* Source data *
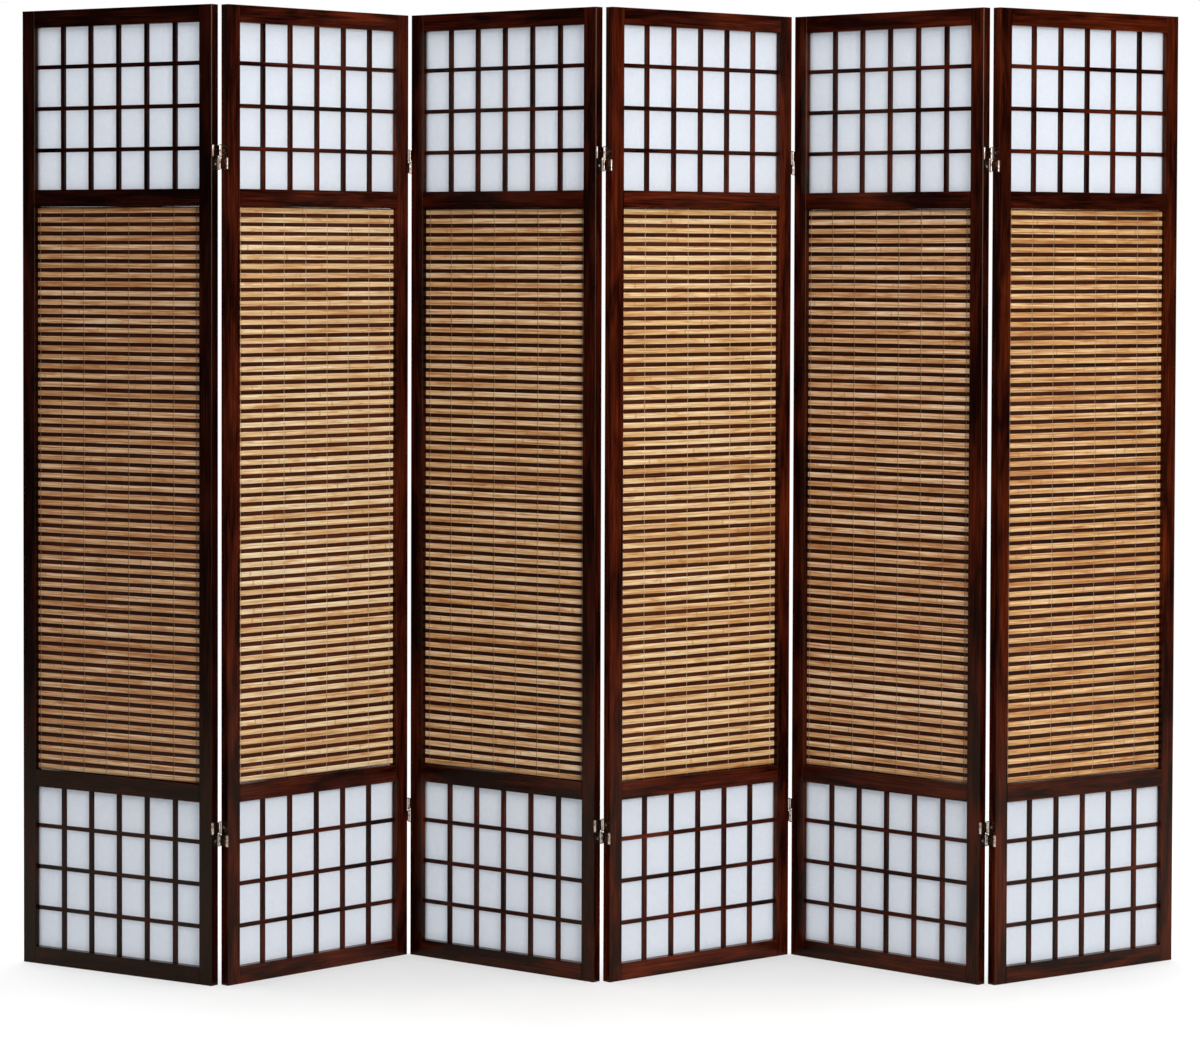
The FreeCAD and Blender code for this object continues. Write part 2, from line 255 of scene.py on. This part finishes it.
# the bamboo of each mat, from its darkest streaks to its palest; each mat is painted lighter or
# darker by the light on its panel, panel 1 the darkest and panel 2 the palest, which is painted
# light and shade
natural_bands = (0.48, 0.68, 0.86, 1.0)
natural_light_and_shade_tones = {
    1: ("#a36b3c", "#bd8657", "#d0a170", "#e8c49d"),
    2: ("#c18f58", "#dcb17c", "#eecb9a", "#f8e2ba"),
    3: ("#b9814e", "#d4a26f", "#e8be8b", "#f7dab4"),
    4: ("#bd864e", "#d8a96f", "#ebc38a", "#f9ddaf"),
    5: ("#b47c4a", "#d09c6b", "#e6b989", "#f9dab6"),
    6: ("#ab6f3b", "#c88f57", "#ddac70", "#f2cc9a"),
}


def split_bamboo(name, bands, tones, ridge, gloss, roughness):
    """Bamboo, split and planed, seen on its skin side: straight fibres along the slat, slow
    changes of tone, a darker line at each joint, and a waxy sheen."""
    bamboo = new_finish(name)
    place = add_node(bamboo, "TexCoord", {})
    tone = add_node(bamboo, "Attribute", {"attribute_name": "slat_tone"}).outputs["Fac"]
    joint = add_node(bamboo, "Attribute", {"attribute_name": "slat_joint"}).outputs["Fac"]
    # each slat has its own stretch of the pattern
    offset = add_node(bamboo, "Math", {"operation": "MULTIPLY", 1: 60.0}, {0: tone})
    # fibres 0.3 mm wide are drawn 0.9 mm wide, so that they show, streaks are 2.2 mm wide and
    # patches of tone 40 mm long
    marks = {"fibre": (50, 0.9), "streak": (110, 2.2), "patch": (40, 6)}
    layers = {}
    for mark, (along, across) in marks.items():
        settings = {
            "vector_type": "TEXTURE",
            "Scale": (along * MM, across * MM, across * MM),
        }
        cells = add_node(bamboo, "Mapping", settings, {"Vector": place.outputs["Object"]})
        settings = {"noise_dimensions": "4D", "Scale": 1, "Detail": 3, "Roughness": 0.6}
        links = {"Vector": cells.outputs[0], "W": offset.outputs[0]}
        layers[mark] = add_node(bamboo, "TexNoise", settings, links).outputs["Fac"]

    # the streaks within a slat count for more than the tone of the whole slat
    settings = {"operation": "MULTIPLY_ADD", 1: 1.7, 2: -0.14}
    streaks = add_node(bamboo, "Math", settings, {0: layers["streak"]}).outputs[0]
    settings = {"operation": "MULTIPLY_ADD", 1: 0.22}
    shade = add_node(bamboo, "Math", settings, {0: tone, 2: streaks}).outputs[0]
    stops = [(band, linear(colour)) for band, colour in zip(bands, tones)]
    body_tone = add_node(bamboo, "ValToRGB", {"stops": stops}, {"Fac": shade})
    stops = [(0.3, linear("#b9a595")), (0.6, linear("#ffffff"))]
    fibre_tone = add_node(bamboo, "ValToRGB", {"stops": stops}, {"Fac": layers["fibre"]})
    stops = [(0.34, linear("#dcb590")), (0.46, linear("#ffffff"))]
    patch_tone = add_node(bamboo, "ValToRGB", {"stops": stops}, {"Fac": layers["patch"]})
    darken = {"data_type": "RGBA", "blend_type": "MULTIPLY"}
    links = {6: body_tone.outputs[0], 7: fibre_tone.outputs[0]}
    fibred = add_node(bamboo, "Mix", {**darken, 0: 0.75}, links)
    links = {6: fibred.outputs[2], 7: patch_tone.outputs[0]}
    patched = add_node(bamboo, "Mix", {**darken, 0: 0.7}, links)
    settings = {"From Min": 0.25, "From Max": 0.9, "To Min": 0.0, "To Max": 0.55}
    joint_share = add_node(bamboo, "MapRange", settings, {"Value": joint})
    links = {0: joint_share.outputs[0], 6: patched.outputs[2]}
    jointed = add_node(bamboo, "Mix", {"data_type": "RGBA", 7: linear(ridge)}, links)

    settings = {"Strength": 0.3, "Distance": 0.2 * MM}
    relief = add_node(bamboo, "Bump", settings, {"Height": layers["fibre"]})
    skin = add_node(
        bamboo,
        "BsdfPrincipled",
        {"IOR": 1.5, "Specular IOR Level": gloss, "Roughness": roughness},
        {"Base Color": jointed.outputs[2], "Normal": relief.outputs[0]},
    )
    add_node(bamboo, "OutputMaterial", {}, {"Surface": skin.outputs[0]})
    return bamboo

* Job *
Recite the full listing above exactly.

* Finished exercise *
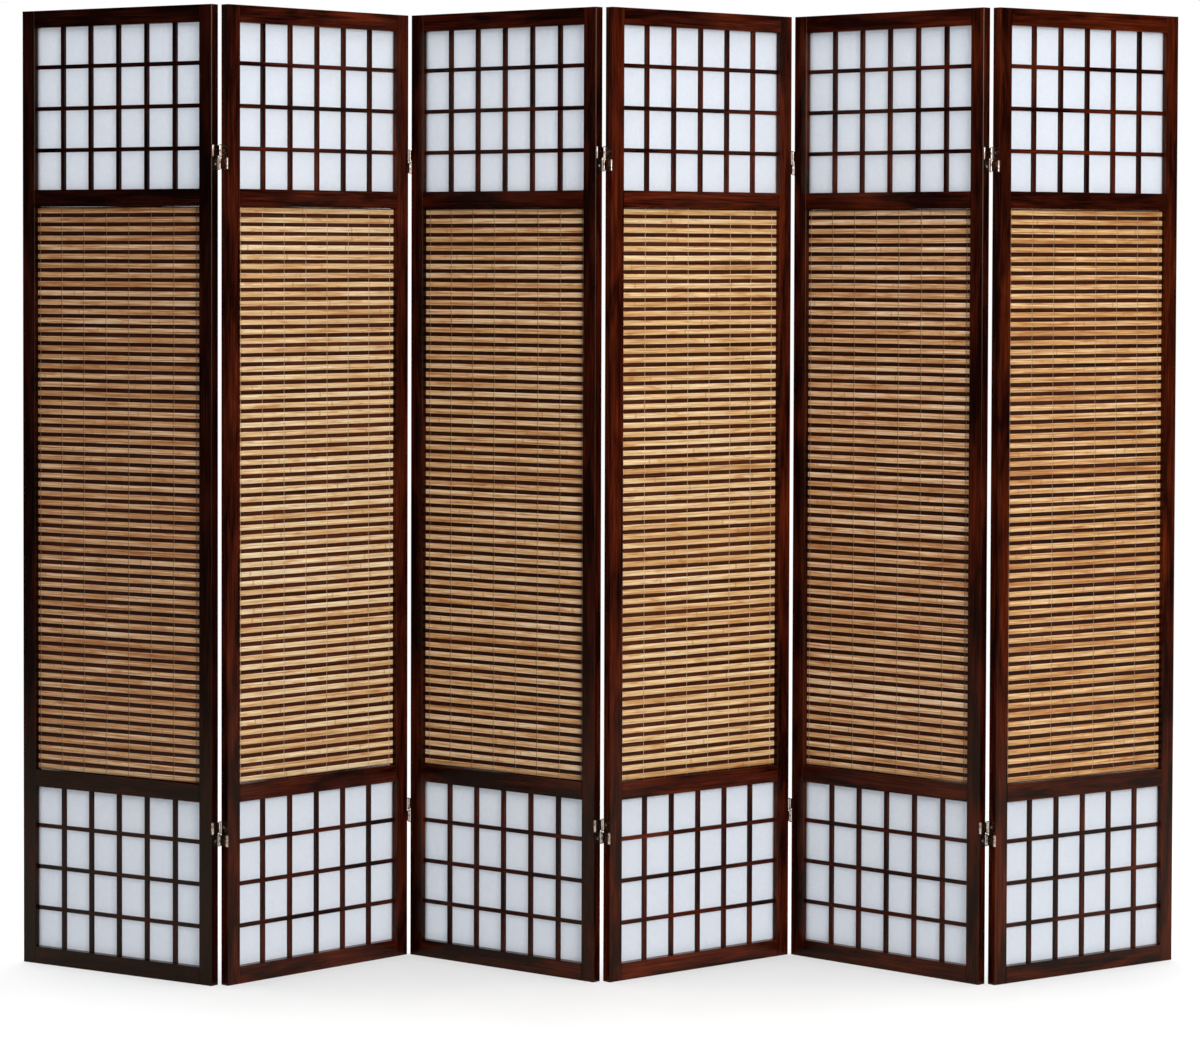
The FreeCAD and Blender code for this object continues. Write part 2, from line 255 of scene.py on. This part finishes it.
# the bamboo of each mat, from its darkest streaks to its palest; each mat is painted lighter or
# darker by the light on its panel, panel 1 the darkest and panel 2 the palest, which is painted
# light and shade
natural_bands = (0.48, 0.68, 0.86, 1.0)
natural_light_and_shade_tones = {
    1: ("#a36b3c", "#bd8657", "#d0a170", "#e8c49d"),
    2: ("#c18f58", "#dcb17c", "#eecb9a", "#f8e2ba"),
    3: ("#b9814e", "#d4a26f", "#e8be8b", "#f7dab4"),
    4: ("#bd864e", "#d8a96f", "#ebc38a", "#f9ddaf"),
    5: ("#b47c4a", "#d09c6b", "#e6b989", "#f9dab6"),
    6: ("#ab6f3b", "#c88f57", "#ddac70", "#f2cc9a"),
}


def split_bamboo(name, bands, tones, ridge, gloss, roughness):
    """Bamboo, split and planed, seen on its skin side: straight fibres along the slat, slow
    changes of tone, a darker line at each joint, and a waxy sheen."""
    bamboo = new_finish(name)
    place = add_node(bamboo, "TexCoord", {})
    tone = add_node(bamboo, "Attribute", {"attribute_name": "slat_tone"}).outputs["Fac"]
    joint = add_node(bamboo, "Attribute", {"attribute_name": "slat_joint"}).outputs["Fac"]
    # each slat has its own stretch of the pattern
    offset = add_node(bamboo, "Math", {"operation": "MULTIPLY", 1: 60.0}, {0: tone})
    # fibres 0.3 mm wide are drawn 0.9 mm wide, so that they show, streaks are 2.2 mm wide and
    # patches of tone 40 mm long
    marks = {"fibre": (50, 0.9), "streak": (110, 2.2), "patch": (40, 6)}
    layers = {}
    for mark, (along, across) in marks.items():
        settings = {
            "vector_type": "TEXTURE",
            "Scale": (along * MM, across * MM, across * MM),
        }
        cells = add_node(bamboo, "Mapping", settings, {"Vector": place.outputs["Object"]})
        settings = {"noise_dimensions": "4D", "Scale": 1, "Detail": 3, "Roughness": 0.6}
        links = {"Vector": cells.outputs[0], "W": offset.outputs[0]}
        layers[mark] = add_node(bamboo, "TexNoise", settings, links).outputs["Fac"]

    # the streaks within a slat count for more than the tone of the whole slat
    settings = {"operation": "MULTIPLY_ADD", 1: 1.7, 2: -0.14}
    streaks = add_node(bamboo, "Math", settings, {0: layers["streak"]}).outputs[0]
    settings = {"operation": "MULTIPLY_ADD", 1: 0.22}
    shade = add_node(bamboo, "Math", settings, {0: tone, 2: streaks}).outputs[0]
    stops = [(band, linear(colour)) for band, colour in zip(bands, tones)]
    body_tone = add_node(bamboo, "ValToRGB", {"stops": stops}, {"Fac": shade})
    stops = [(0.3, linear("#b9a595")), (0.6, linear("#ffffff"))]
    fibre_tone = add_node(bamboo, "ValToRGB", {"stops": stops}, {"Fac": layers["fibre"]})
    stops = [(0.34, linear("#dcb590")), (0.46, linear("#ffffff"))]
    patch_tone = add_node(bamboo, "ValToRGB", {"stops": stops}, {"Fac": layers["patch"]})
    darken = {"data_type": "RGBA", "blend_type": "MULTIPLY"}
    links = {6: body_tone.outputs[0], 7: fibre_tone.outputs[0]}
    fibred = add_node(bamboo, "Mix", {**darken, 0: 0.75}, links)
    links = {6: fibred.outputs[2], 7: patch_tone.outputs[0]}
    patched = add_node(bamboo, "Mix", {**darken, 0: 0.7}, links)
    settings = {"From Min": 0.25, "From Max": 0.9, "To Min": 0.0, "To Max": 0.55}
    joint_share = add_node(bamboo, "MapRange", settings, {"Value": joint})
    links = {0: joint_share.outputs[0], 6: patched.outputs[2]}
    jointed = add_node(bamboo, "Mix", {"data_type": "RGBA", 7: linear(ridge)}, links)

    settings = {"Strength": 0.3, "Distance": 0.2 * MM}
    relief = add_node(bamboo, "Bump", settings, {"Height": layers["fibre"]})
    skin = add_node(
        bamboo,
        "BsdfPrincipled",
        {"IOR": 1.5, "Specular IOR Level": gloss, "Roughness": roughness},
        {"Base Color": jointed.outputs[2], "Normal": relief.outputs[0]},
    )
    add_node(bamboo, "OutputMaterial", {}, {"Surface": skin.outputs[0]})
    return bamboo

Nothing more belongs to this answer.